_Task objective_.
Repeat exactly and only the lines from the line containing "top_cover();" through the line containing "record = json.load(file)", both included.

_Source excerpt_.
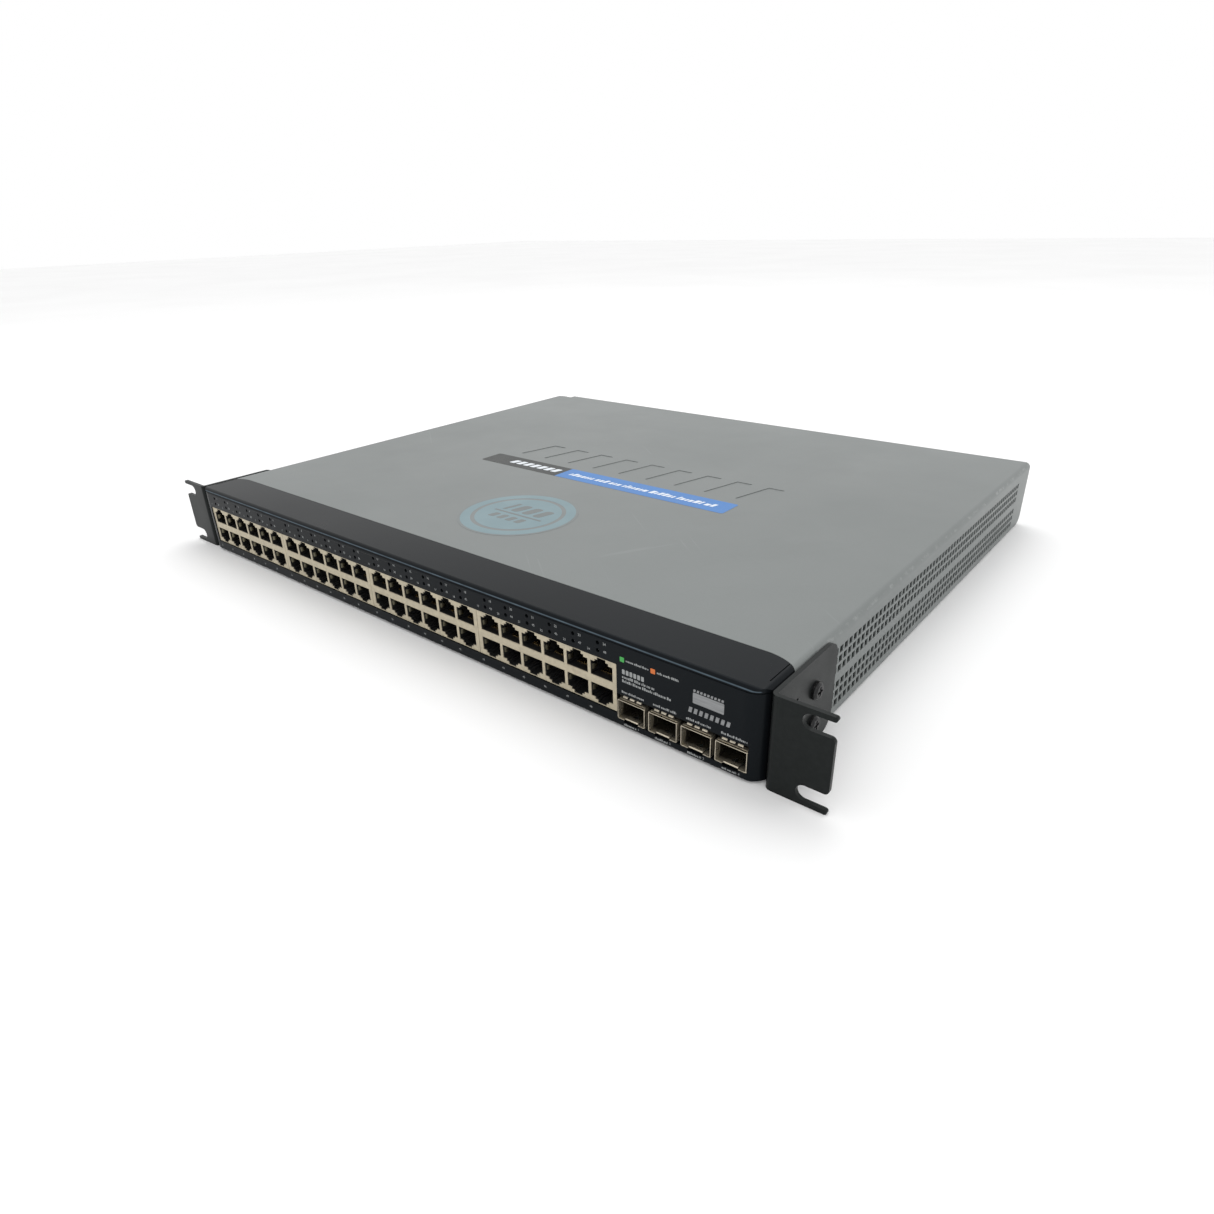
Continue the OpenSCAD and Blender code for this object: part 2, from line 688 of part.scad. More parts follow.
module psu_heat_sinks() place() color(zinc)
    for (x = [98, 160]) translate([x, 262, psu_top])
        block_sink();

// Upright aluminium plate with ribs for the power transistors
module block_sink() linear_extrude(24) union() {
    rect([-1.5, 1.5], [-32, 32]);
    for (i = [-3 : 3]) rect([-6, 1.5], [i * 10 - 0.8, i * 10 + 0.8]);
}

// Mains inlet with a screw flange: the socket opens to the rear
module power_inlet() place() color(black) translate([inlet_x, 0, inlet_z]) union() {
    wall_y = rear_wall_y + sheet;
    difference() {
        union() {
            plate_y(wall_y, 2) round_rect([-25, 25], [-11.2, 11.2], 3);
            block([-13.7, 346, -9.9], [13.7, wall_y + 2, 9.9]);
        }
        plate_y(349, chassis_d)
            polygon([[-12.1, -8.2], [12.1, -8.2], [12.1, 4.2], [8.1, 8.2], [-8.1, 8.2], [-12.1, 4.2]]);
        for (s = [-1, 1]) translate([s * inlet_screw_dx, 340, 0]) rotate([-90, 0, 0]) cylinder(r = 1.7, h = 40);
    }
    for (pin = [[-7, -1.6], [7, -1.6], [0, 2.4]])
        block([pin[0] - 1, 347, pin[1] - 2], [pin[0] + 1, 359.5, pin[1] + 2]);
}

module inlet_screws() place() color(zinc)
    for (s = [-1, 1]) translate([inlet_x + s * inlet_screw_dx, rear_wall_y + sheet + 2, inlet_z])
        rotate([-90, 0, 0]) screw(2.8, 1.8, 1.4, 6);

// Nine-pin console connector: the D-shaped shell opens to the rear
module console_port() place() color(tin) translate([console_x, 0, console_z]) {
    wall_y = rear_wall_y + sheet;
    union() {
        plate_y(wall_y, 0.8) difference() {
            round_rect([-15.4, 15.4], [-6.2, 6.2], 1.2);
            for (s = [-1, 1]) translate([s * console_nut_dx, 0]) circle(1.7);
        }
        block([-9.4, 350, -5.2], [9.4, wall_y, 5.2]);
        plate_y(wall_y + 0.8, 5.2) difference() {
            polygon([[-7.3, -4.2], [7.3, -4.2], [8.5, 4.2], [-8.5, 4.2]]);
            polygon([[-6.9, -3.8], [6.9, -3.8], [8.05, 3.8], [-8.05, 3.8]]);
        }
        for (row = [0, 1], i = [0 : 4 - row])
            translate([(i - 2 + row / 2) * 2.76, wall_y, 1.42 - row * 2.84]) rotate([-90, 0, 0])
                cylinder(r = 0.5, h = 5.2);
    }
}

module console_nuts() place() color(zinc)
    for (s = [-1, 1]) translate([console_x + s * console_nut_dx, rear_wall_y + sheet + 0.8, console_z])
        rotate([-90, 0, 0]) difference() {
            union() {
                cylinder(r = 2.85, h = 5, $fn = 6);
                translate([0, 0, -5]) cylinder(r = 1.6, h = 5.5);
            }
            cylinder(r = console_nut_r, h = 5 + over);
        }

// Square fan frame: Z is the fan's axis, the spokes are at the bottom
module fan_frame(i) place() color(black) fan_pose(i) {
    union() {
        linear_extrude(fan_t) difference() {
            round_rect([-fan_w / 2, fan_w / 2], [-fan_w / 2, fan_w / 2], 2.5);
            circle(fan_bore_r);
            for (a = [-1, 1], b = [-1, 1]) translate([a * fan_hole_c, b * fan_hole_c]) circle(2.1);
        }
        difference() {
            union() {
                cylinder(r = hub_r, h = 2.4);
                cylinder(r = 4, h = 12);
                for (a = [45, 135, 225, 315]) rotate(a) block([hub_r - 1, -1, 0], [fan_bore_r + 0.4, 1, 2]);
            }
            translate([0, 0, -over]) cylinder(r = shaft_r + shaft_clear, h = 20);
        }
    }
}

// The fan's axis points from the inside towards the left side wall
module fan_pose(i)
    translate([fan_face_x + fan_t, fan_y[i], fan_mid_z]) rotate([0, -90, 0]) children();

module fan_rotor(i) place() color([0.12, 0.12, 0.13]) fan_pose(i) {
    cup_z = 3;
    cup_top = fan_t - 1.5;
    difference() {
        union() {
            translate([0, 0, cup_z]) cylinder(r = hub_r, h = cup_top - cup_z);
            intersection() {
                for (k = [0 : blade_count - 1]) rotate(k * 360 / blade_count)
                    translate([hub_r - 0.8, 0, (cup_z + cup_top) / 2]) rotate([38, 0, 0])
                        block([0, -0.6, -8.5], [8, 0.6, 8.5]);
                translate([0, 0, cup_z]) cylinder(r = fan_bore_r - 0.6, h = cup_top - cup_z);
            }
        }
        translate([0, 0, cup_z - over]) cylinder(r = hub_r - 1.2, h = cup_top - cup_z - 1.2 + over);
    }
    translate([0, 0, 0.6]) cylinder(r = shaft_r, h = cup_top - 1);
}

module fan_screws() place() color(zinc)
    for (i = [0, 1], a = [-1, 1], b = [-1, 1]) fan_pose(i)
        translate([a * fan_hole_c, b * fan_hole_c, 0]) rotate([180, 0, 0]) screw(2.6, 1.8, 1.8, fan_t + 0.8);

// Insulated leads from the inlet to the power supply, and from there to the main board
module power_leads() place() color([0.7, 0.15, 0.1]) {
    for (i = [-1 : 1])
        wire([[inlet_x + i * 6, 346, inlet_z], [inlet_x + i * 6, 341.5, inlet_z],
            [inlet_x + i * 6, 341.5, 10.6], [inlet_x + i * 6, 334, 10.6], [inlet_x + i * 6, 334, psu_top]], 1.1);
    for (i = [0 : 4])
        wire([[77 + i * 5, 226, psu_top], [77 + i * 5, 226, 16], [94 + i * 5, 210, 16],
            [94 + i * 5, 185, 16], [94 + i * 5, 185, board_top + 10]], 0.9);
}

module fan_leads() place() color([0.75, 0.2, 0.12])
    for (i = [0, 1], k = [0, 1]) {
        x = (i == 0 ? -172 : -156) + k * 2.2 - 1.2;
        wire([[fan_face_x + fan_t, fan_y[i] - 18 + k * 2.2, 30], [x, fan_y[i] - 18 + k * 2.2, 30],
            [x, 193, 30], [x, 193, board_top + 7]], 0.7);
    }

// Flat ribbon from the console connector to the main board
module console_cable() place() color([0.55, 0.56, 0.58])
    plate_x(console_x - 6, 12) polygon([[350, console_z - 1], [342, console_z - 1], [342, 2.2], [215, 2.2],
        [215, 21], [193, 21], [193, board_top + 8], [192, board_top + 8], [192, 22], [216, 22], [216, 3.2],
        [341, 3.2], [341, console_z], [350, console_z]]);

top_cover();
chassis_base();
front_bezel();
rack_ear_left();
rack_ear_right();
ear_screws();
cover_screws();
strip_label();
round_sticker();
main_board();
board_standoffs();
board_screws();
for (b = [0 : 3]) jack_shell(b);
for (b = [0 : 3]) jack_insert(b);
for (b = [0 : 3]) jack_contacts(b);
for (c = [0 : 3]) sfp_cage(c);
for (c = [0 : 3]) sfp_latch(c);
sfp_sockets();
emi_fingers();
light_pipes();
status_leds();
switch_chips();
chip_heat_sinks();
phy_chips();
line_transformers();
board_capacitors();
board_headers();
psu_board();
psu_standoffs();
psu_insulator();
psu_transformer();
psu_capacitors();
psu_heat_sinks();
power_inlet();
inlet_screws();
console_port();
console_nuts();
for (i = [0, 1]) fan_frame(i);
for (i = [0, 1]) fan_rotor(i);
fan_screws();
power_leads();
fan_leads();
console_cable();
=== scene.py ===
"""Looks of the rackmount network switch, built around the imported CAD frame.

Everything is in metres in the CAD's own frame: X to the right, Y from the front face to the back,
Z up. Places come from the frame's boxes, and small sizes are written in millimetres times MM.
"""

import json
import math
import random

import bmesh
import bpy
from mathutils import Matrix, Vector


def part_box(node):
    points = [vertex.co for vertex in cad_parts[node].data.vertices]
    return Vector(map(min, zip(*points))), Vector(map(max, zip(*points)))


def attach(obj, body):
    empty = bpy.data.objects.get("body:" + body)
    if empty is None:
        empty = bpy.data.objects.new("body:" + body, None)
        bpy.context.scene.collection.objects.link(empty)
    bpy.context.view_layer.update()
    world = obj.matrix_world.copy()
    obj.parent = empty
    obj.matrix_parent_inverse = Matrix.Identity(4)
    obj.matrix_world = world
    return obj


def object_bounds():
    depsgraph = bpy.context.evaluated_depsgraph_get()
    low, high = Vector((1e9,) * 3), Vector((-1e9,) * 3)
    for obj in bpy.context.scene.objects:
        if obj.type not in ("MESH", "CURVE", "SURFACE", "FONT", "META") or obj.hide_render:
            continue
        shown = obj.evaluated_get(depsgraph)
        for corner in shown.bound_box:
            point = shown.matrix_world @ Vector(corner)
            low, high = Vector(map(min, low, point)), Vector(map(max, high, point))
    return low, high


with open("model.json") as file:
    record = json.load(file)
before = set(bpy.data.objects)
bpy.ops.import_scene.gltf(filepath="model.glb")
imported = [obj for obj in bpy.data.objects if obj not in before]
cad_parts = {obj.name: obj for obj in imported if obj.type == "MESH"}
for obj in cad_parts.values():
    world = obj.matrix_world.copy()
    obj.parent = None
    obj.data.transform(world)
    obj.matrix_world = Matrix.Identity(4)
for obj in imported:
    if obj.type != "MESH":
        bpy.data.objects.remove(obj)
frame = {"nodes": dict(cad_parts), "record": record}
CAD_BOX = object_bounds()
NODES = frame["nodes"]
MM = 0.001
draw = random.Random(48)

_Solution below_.
top_cover();
chassis_base();
front_bezel();
rack_ear_left();
rack_ear_right();
ear_screws();
cover_screws();
strip_label();
round_sticker();
main_board();
board_standoffs();
board_screws();
for (b = [0 : 3]) jack_shell(b);
for (b = [0 : 3]) jack_insert(b);
for (b = [0 : 3]) jack_contacts(b);
for (c = [0 : 3]) sfp_cage(c);
for (c = [0 : 3]) sfp_latch(c);
sfp_sockets();
emi_fingers();
light_pipes();
status_leds();
switch_chips();
chip_heat_sinks();
phy_chips();
line_transformers();
board_capacitors();
board_headers();
psu_board();
psu_standoffs();
psu_insulator();
psu_transformer();
psu_capacitors();
psu_heat_sinks();
power_inlet();
inlet_screws();
console_port();
console_nuts();
for (i = [0, 1]) fan_frame(i);
for (i = [0, 1]) fan_rotor(i);
fan_screws();
power_leads();
fan_leads();
console_cable();
=== scene.py ===
"""Looks of the rackmount network switch, built around the imported CAD frame.

Everything is in metres in the CAD's own frame: X to the right, Y from the front face to the back,
Z up. Places come from the frame's boxes, and small sizes are written in millimetres times MM.
"""

import json
import math
import random

import bmesh
import bpy
from mathutils import Matrix, Vector


def part_box(node):
    points = [vertex.co for vertex in cad_parts[node].data.vertices]
    return Vector(map(min, zip(*points))), Vector(map(max, zip(*points)))


def attach(obj, body):
    empty = bpy.data.objects.get("body:" + body)
    if empty is None:
        empty = bpy.data.objects.new("body:" + body, None)
        bpy.context.scene.collection.objects.link(empty)
    bpy.context.view_layer.update()
    world = obj.matrix_world.copy()
    obj.parent = empty
    obj.matrix_parent_inverse = Matrix.Identity(4)
    obj.matrix_world = world
    return obj


def object_bounds():
    depsgraph = bpy.context.evaluated_depsgraph_get()
    low, high = Vector((1e9,) * 3), Vector((-1e9,) * 3)
    for obj in bpy.context.scene.objects:
        if obj.type not in ("MESH", "CURVE", "SURFACE", "FONT", "META") or obj.hide_render:
            continue
        shown = obj.evaluated_get(depsgraph)
        for corner in shown.bound_box:
            point = shown.matrix_world @ Vector(corner)
            low, high = Vector(map(min, low, point)), Vector(map(max, high, point))
    return low, high


with open("model.json") as file:
    record = json.load(file)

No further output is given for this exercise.